The program has proved effective, with about a 13 percent recidivism rate, or number of graduates rearrested.
In Juvenile Court, Judge Russell Jackson said he sends participants in his substance abuse court to see what happens to the adults in Bagley’s program, should they continue that path.
Jackson reminded parents that they have the most power in their children’s lives. But if they need help, it’s available through many resources, including Juvenile Court without an arrest.
“Do something while you can do something,” he said. “Don’t’ be afraid.”
Brad Baker, an interventionist, sees families in the throes of addiction, and he always hears that parents wish they could have taken action when their kids were younger. Typically, families go through denial, reasoning and control phases before seeking help.
There’s no denying the drug problems here, he said. His Bradley Intervention Center has helped 20 families — most for alcohol or heroin — this month alone.

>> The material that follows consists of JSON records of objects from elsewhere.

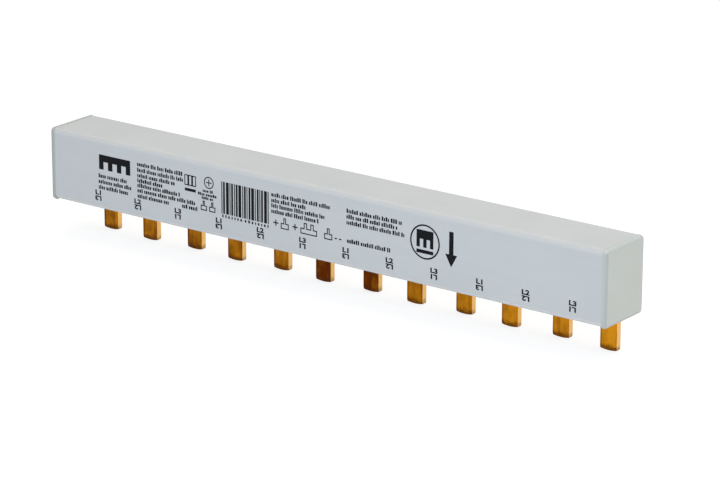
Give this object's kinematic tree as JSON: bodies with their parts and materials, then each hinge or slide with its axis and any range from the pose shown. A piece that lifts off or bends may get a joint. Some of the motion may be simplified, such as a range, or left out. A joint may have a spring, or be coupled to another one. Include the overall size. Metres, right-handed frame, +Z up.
{
  "type": "comb busbar",
  "caption": "Insulated phase busbar for modular circuit breakers: a long rectangular housing with a row of flat copper tongues along its underside and an end cap at each end.",
  "frame": {"origin": "middle of the row of tongues, halfway between its two lines, at the height of the housing's underside", "axes": "+X along the bar from the first tongue to the last, +Y towards the back wall that the tongues stand near, +Z up, from the tongues to the top of the housing"},
  "size_m": [0.213, 0.0203, 0.0364],
  "materials": {
    "housing_plastic": "satin",
    "copper": "rolled",
    "cap_plastic": "satin"
  },
  "bodies": {
    "root": {"housing": "housing_plastic", "comb_l1": "copper", "comb_l2": "copper", "comb_l3": "copper", "end_cap_left": "cap_plastic", "end_cap_right": "cap_plastic"}
  },
  "joints": []
}
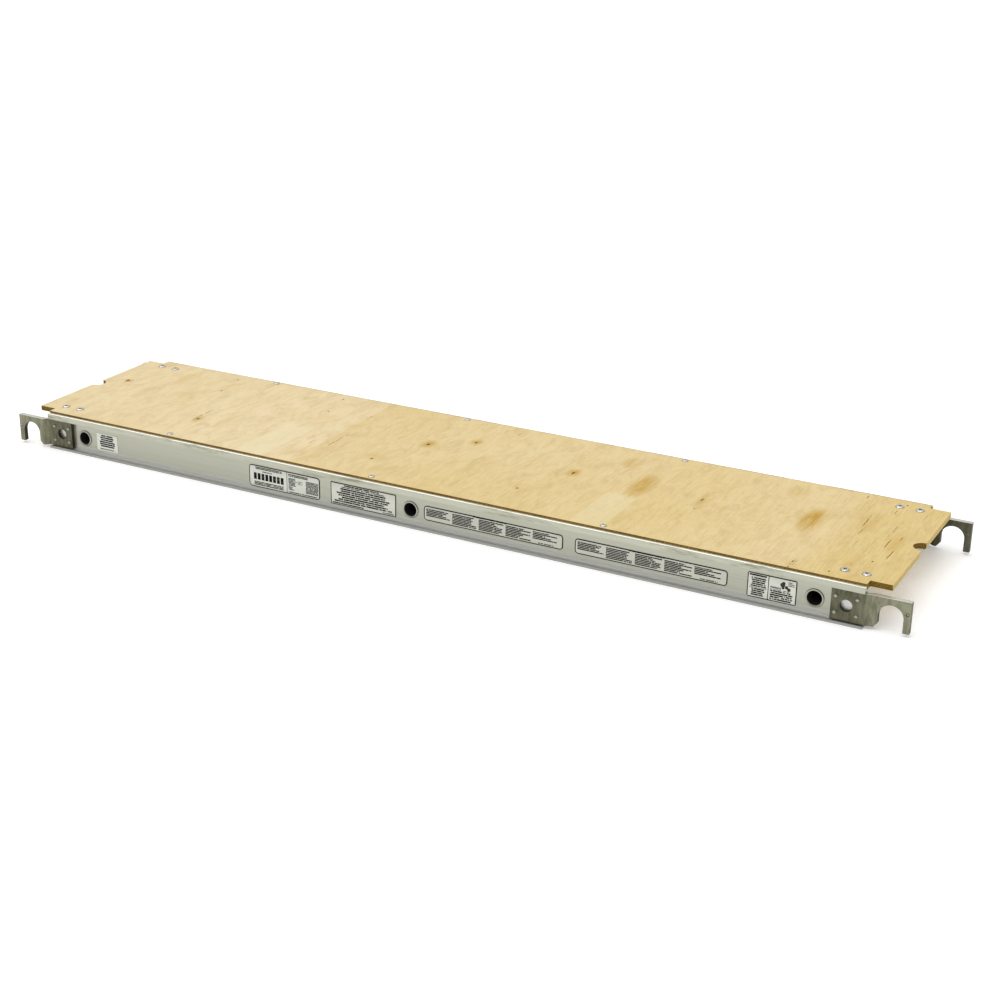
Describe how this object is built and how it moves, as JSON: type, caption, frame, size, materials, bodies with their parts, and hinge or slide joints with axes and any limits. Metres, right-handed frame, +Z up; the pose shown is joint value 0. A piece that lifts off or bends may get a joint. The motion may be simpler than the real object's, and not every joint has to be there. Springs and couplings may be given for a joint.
{
  "type": "scaffold plank",
  "caption": "Scaffold work platform: a plywood deck riveted on two aluminium channel side rails with hollow cross tubes and a rigid hook at each corner that hangs on a bearer tube.",
  "frame": {"origin": "middle of the plank in plan, level with the underside of the side rails, which it rests on", "axes": "+X along the plank, +Y across it, +Z up out of the deck's walking surface"},
  "size_m": [2.2098, 0.4906, 0.0958],
  "materials": {
    "plywood": "clear-sealed birch face, grain across the plank, dark end plies",
    "rail_aluminium": "mill-finish extrusion, drawn lines along the rail",
    "hook_aluminium": "darker mill-finish extrusion, lines running up the hook",
    "tube_aluminium": "mill-finish round tube",
    "bracket_aluminium": "plain sheet",
    "rivet_steel": "bright zinc-plated",
    "label_film": "pale printed film with plain grey bars"
  },
  "bodies": {
    "root": {"corner_bracket_far_left": "bracket_aluminium", "corner_bracket_far_right": "bracket_aluminium", "corner_bracket_near_left": "bracket_aluminium", "corner_bracket_near_right": "bracket_aluminium", "cross_tube_left": "tube_aluminium", "cross_tube_middle": "tube_aluminium", "cross_tube_right": "tube_aluminium", "deck_panel": "plywood", "deck_rivet_far_left_1": "rivet_steel", "deck_rivet_far_left_2": "rivet_steel", "deck_rivet_far_right_1": "rivet_steel", "deck_rivet_far_right_2": "rivet_steel", "deck_rivet_near_left_1": "rivet_steel", "deck_rivet_near_left_2": "rivet_steel", "deck_rivet_near_right_1": "rivet_steel", "deck_rivet_near_right_2": "rivet_steel", "edge_rivet_far_left": "rivet_steel", "edge_rivet_far_middle": "rivet_steel", "edge_rivet_far_right": "rivet_steel", "edge_rivet_near_left": "rivet_steel", "edge_rivet_near_middle": "rivet_steel", "edge_rivet_near_right": "rivet_steel", "hook_far_left": "hook_aluminium", "hook_far_right": "hook_aluminium", "hook_near_left": "hook_aluminium", "hook_near_right": "hook_aluminium", "hook_rivet_far_left_1": "rivet_steel", "hook_rivet_far_left_2": "rivet_steel", "hook_rivet_far_left_3": "rivet_steel", "hook_rivet_far_left_4": "rivet_steel", "hook_rivet_far_right_1": "rivet_steel", "hook_rivet_far_right_2": "rivet_steel", "hook_rivet_far_right_3": "rivet_steel", "hook_rivet_far_right_4": "rivet_steel", "hook_rivet_near_left_1": "rivet_steel", "hook_rivet_near_left_2": "rivet_steel", "hook_rivet_near_left_3": "rivet_steel", "hook_rivet_near_left_4": "rivet_steel", "hook_rivet_near_right_1": "rivet_steel", "hook_rivet_near_right_2": "rivet_steel", "hook_rivet_near_right_3": "rivet_steel", "hook_rivet_near_right_4": "rivet_steel", "label_left_end": "label_film", "label_long_left": "label_film", "label_long_right": "label_film", "label_notice": "label_film", "label_right_end": "label_film", "label_size": "label_film", "side_rail_far": "rail_aluminium", "side_rail_near": "rail_aluminium"}
  },
  "joints": []
}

Parents may think their kids are just drinking or smoking pot, he said, but these lead developing minds down the wrong path. Also, the marijuana of today “isn’t your dad’s pot.” It’s often cut with other substances and far more potent.
Parents who see a problem head into the control phase, wanting to instill curfews or take away privileges. But the only thing that really works is for parents to know their children well. That way, they can tell when something is wrong.
Baker also challenged the attendees to remove the stigma of drug abuse in the community by talking about the problems.
Daniel Krasner, the night’s final speaker, works to help families find a solution for recovery from addiction. He knows all too well the struggles families go through.
Krasner, 26, became addicted to oxycodone, a prescription painkiller at 16. The Cobb County man said he came from a typical area family. He had many privileges and no responsibilities besides school.
He started using marijuana and drinking at 14, taking pills and cocaine while he skipped school at 15 and started injecting heroin by 17.
Krasner had done six stints in rehab by the time he was a senior in high school. In 2005, he woke up after eight days of detoxing in jail and, with a clear head, scared of being behind bars.
He agreed to a seventh treatment and drug court just to get out of the cell. On the way there, he asked his dad why he was spending more money for rehab.
“What he said to me was, ‘I want to make sure I did everything I could for you as a parent before you die,’” Krasner recalled.
Drug court, he said, saved his life. He attended the weekly meetings in the local program near the treatment facility in Mississippi, and he worked through a 12-step program with a counselor.
Krasner finished high school and got a part-time job. He studied, took the ACT and got a full college scholarship.
He made friends with other students in recovery. He began helping others work to get sober. He got his criminal charges dropped for completing drug court.
Then in 2008, he learned his sister had died of a drug overdose. To his surprise, Krasner didn’t relapse. He found strength in helping his parents plan the funeral and get through the difficult time.
Now, Krasner has studied and works in collegiate recovery programs, which allow a place for addicts to reform their lives while getting an education.
His story shows that there is hope, said Forsyth County School Superintendent Buster Evans, who wrapped up the evening’s speeches. In thanking attendees, Evans also reminded them to watch how their children spend their resources. It just might save lives.